• **Dataset extract**:
=-=-=

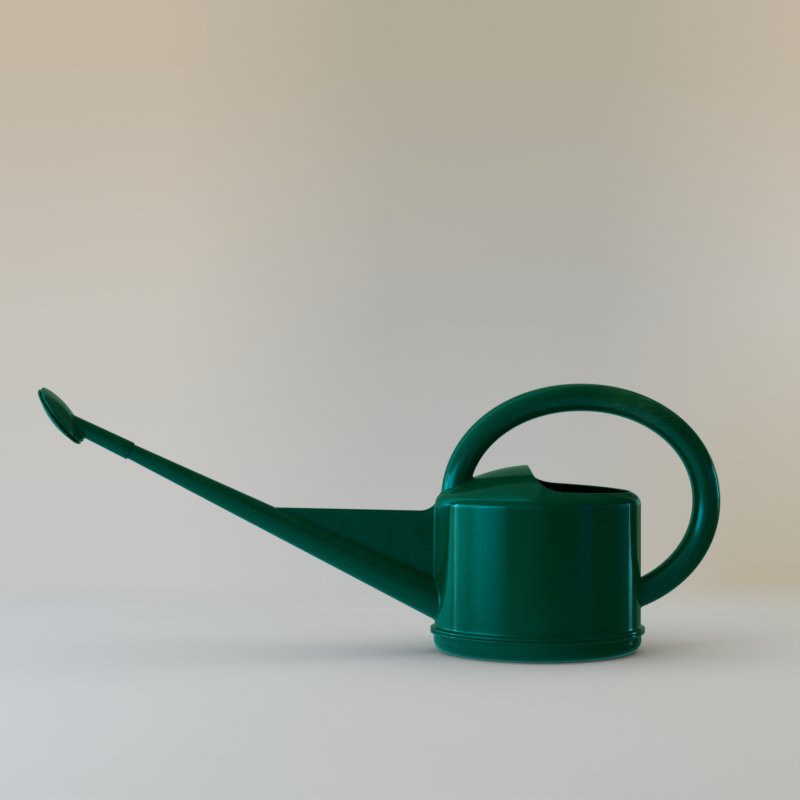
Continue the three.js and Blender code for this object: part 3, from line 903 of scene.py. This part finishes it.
# ---- stage ---------------------------------------------------------------------------------------
def build_floor():
    """A pale disc that fades out past the table's edges."""
    sides, reach = 96, (0.1, 0.3, 0.5, 0.7, 0.9, 1.1, 1.4)
    turn = np.linspace(0, 2 * math.pi, sides, endpoint=False)
    rings = np.array([[(r * math.cos(a), r * math.sin(a), 0) for a in turn] for r in reach])
    bm = skin(rings)
    bm.faces.new(sorted(bm.verts, key=lambda v: v.index)[:sides])
    mesh = bpy.data.meshes.new("floor")
    bm.to_mesh(mesh)
    bm.free()
    floor = bpy.data.objects.new("floor", mesh)
    floor.location = (0, 0, -TABLE_DROP)
    bpy.context.scene.collection.objects.link(floor)
    material, tree, shader = new_material("floor_paint")
    clouds = stretched_noise(tree, (1, 1, 1), 3, 3)
    place = tree.nodes.new("ShaderNodeTexCoord")
    split = tree.nodes.new("ShaderNodeSeparateXYZ")
    tree.links.new(place.outputs["Object"], split.inputs["Vector"])
    # painted light: the table goes from a cool tint on the left to a warm tint on the right
    across = remap(tree, split.outputs["X"], *TABLE_X, 0, 1)
    cool = mixed(tree, clouds, *TABLE_COOL_LIGHT_TINT)
    warm = mixed(tree, clouds, *TABLE_WARM_LIGHT_TINT)
    tree.links.new(mixed(tree, across, cool, warm), shader.inputs["Base Color"])
    shader.inputs["Roughness"].default_value = 0.9
    shader.inputs["Specular IOR Level"].default_value = 0.1
    solid = 1
    for axis, (low, high) in (("X", TABLE_X), ("Y", TABLE_Y)):
        rise = remap(tree, split.outputs[axis], low - TABLE_FADE, low + TABLE_FADE, 0, 1)
        fall = remap(tree, split.outputs[axis], high - TABLE_FADE, high + TABLE_FADE, 1, 0)
        solid = math_node(tree, "MULTIPLY", solid, math_node(tree, "MULTIPLY", rise, fall))
    tree.links.new(solid, shader.inputs["Alpha"])
    mesh.materials.append(material)
    floor.visible_glossy = False


def ramp(tree, value, stops):
    """A colour ramp with (position, colour and alpha) stops, and its colour and alpha sockets."""
    node = tree.nodes.new("ShaderNodeValToRGB")
    elements = node.color_ramp.elements
    for position, _ in stops[1:-1]:
        elements.new(position)
    for element, (position, colour) in zip(elements, stops):
        element.position = position
        element.color = colour
    tree.links.new(value, node.inputs["Fac"])
    return node.outputs["Color"], node.outputs["Alpha"]


def multiplied(tree, first, second):
    node = tree.nodes.new("ShaderNodeVectorMath")
    node.operation = "MULTIPLY"
    tree.links.new(first, node.inputs[0])
    tree.links.new(second, node.inputs[1])
    return node.outputs["Vector"]


def build_world():
    world = bpy.data.worlds.new("room")
    bpy.context.scene.world = world
    world.use_nodes = True
    tree = world.node_tree
    tree.nodes.clear()
    output = tree.nodes.new("ShaderNodeOutputWorld")
    place = tree.nodes.new("ShaderNodeTexCoord")
    split = tree.nodes.new("ShaderNodeSeparateXYZ")
    tree.links.new(place.outputs["Generated"], split.inputs["Vector"])

    around = tree.nodes.new("ShaderNodeTexGradient")
    around.gradient_type = "RADIAL"
    tree.links.new(place.outputs["Generated"], around.inputs["Vector"])
    bearings = [(bearing / 360 + 0.5, (*colour, tall)) for bearing, colour, tall in ROOM]
    walls, tall = ramp(tree, around.outputs["Fac"], bearings)
    heights = [(sine / 2 + 0.5, (*colour, 1)) for sine, colour in HEIGHTS]
    level, _ = ramp(tree, remap(tree, split.outputs["Z"], -1, 1, 0, 1), heights)
    level = mixed(tree, tall, level, (1.0, 1.0, 1.0))
    below_top = math_node(tree, "MAXIMUM", remap(tree, split.outputs["Z"], *WINDOW_TOP, 1, 0), tall)
    ceiling = mixed(tree, remap(tree, split.outputs["X"], -0.8, 0.1, 0, 1), CEILING_LEFT, CEILING_RIGHT)
    ground = mixed(tree, remap(tree, split.outputs["X"], -0.8, 0.8, 0, 1), GROUND_LEFT, GROUND_RIGHT)
    room = mixed(tree, below_top, ceiling, multiplied(tree, walls, level))
    room = mixed(tree, remap(tree, split.outputs["Z"], *TABLE_LINE, 0, 1), ground, room)

    across = math_node(tree, "DIVIDE", split.outputs["X"], split.outputs["Y"])
    rise = math_node(tree, "DIVIDE", split.outputs["Z"], split.outputs["Y"])
    aside = math_node(tree, "ABSOLUTE", math_node(tree, "ADD", across, -0.055), 0)
    aside = remap(tree, aside, 0.06, 0.19, 0, 1)
    cloth = stretched_noise(tree, (1, 1, 1), 5, 2)
    aside = math_node(tree, "ADD", aside, remap(tree, cloth, 0.3, 0.7, -0.08, 0.08))
    shades = [mixed(tree, aside, *pair) for pair in (BACKDROP_LOW, BACKDROP_MIDDLE, BACKDROP_HIGH)]
    low = mixed(tree, remap(tree, across, 0.08, 0.2, 0, 1), shades[0], BACKDROP_CORNER)
    backdrop = mixed(tree, remap(tree, rise, -0.14, 0.02, 0, 1), low, shades[1])
    backdrop = mixed(tree, remap(tree, rise, 0.02, 0.16, 0, 1), backdrop, shades[2])

    seen = tree.nodes.new("ShaderNodeLightPath")
    lit = tree.nodes.new("ShaderNodeBackground")
    shown = tree.nodes.new("ShaderNodeBackground")
    soft = mixed(tree, remap(tree, split.outputs["X"], -0.8, 0.8, 0, 1), SOFT_LEFT, SOFT_RIGHT)
    mirrored = mixed(tree, seen.outputs["Is Glossy Ray"], soft, room)
    tree.links.new(mirrored, lit.inputs["Color"])
    tree.links.new(backdrop, shown.inputs["Color"])
    mix = tree.nodes.new("ShaderNodeMixShader")
    tree.links.new(seen.outputs["Is Camera Ray"], mix.inputs["Fac"])
    tree.links.new(lit.outputs["Background"], mix.inputs[1])
    tree.links.new(shown.outputs["Background"], mix.inputs[2])
    tree.links.new(mix.outputs["Shader"], output.inputs["Surface"])


def panel(name, place, size, power, colour):
    """A wide soft light aimed at the tank, too dull to be mirrored."""
    data = bpy.data.lights.new(name, "AREA")
    data.shape = "RECTANGLE"
    data.size, data.size_y = size
    data.energy = power
    data.color = colour
    light = bpy.data.objects.new(name, data)
    light.location = place
    aim = Vector((TANK_X, 0, 0.1)) - light.location
    light.rotation_euler = aim.to_track_quat("-Z", "Y").to_euler()
    light.visible_camera = False
    light.visible_glossy = False
    bpy.context.scene.collection.objects.link(light)


def build_lights():
    panel("ceiling_left", (-1.0, -0.3, 2.2), (2.4, 2.4), 20, (0.94, 0.98, 1.06))
    panel("ceiling_right", (1.0, 0.3, 2.2), (2.4, 2.4), 19, (1.02, 0.97, 0.88))
    panel("window", (TANK_X - 1.4, -0.55, 0.25), (1.3, 0.5), 7.5, (0.85, 0.97, 1.08))


def build_camera():
    data = bpy.data.cameras.new("camera")
    data.sensor_width = SENSOR_MM
    data.lens = SENSOR_MM * FOCAL_PX / IMAGE_PX
    camera = bpy.data.objects.new("camera", data)
    pitch = math.atan(HORIZON_PX / FOCAL_PX)
    camera.location = CAMERA_AT
    camera.rotation_euler = (math.pi / 2 - pitch, 0, 0)
    bpy.context.scene.collection.objects.link(camera)
    bpy.context.scene.camera = camera


# ---- the whole scene -----------------------------------------------------------------------------
can_green = green_plastic("can_green", CAN_GREENS, roughness=0.07, streak=DRAWN)
spout_green = green_plastic("spout_green", PART_GREENS, roughness=0.2, streak=EVEN)
handle_green = green_plastic("handle_green", HANDLE_GREENS, roughness=0.11, streak=EVEN, painted_sheen=True)
rose_green = green_plastic("rose_green", PART_GREENS, roughness=0.18, streak=EVEN)

tank_surface = build_tank(can_green)
build_pan(can_green)
build_handle(tank_surface, handle_green)
build_spout(tank_surface, spout_green)
build_web(tank_surface, spout_green)
build_sleeve(rose_green)
build_rose(rose_green)
build_face(rose_green)

build_floor()
build_world()
build_lights()
build_camera()
bpy.context.scene.view_settings.view_transform = "Standard"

=-=-=

Identify each line containing the string "scene" and copy it out.

Continue the three.js and Blender code for this object: part 3, from line 903 of scene.py. This part finishes it.
    bpy.context.scene.collection.objects.link(floor)
    bpy.context.scene.world = world
    bpy.context.scene.collection.objects.link(light)
    bpy.context.scene.collection.objects.link(camera)
    bpy.context.scene.camera = camera
# ---- the whole scene -----------------------------------------------------------------------------
bpy.context.scene.view_settings.view_transform = "Standard"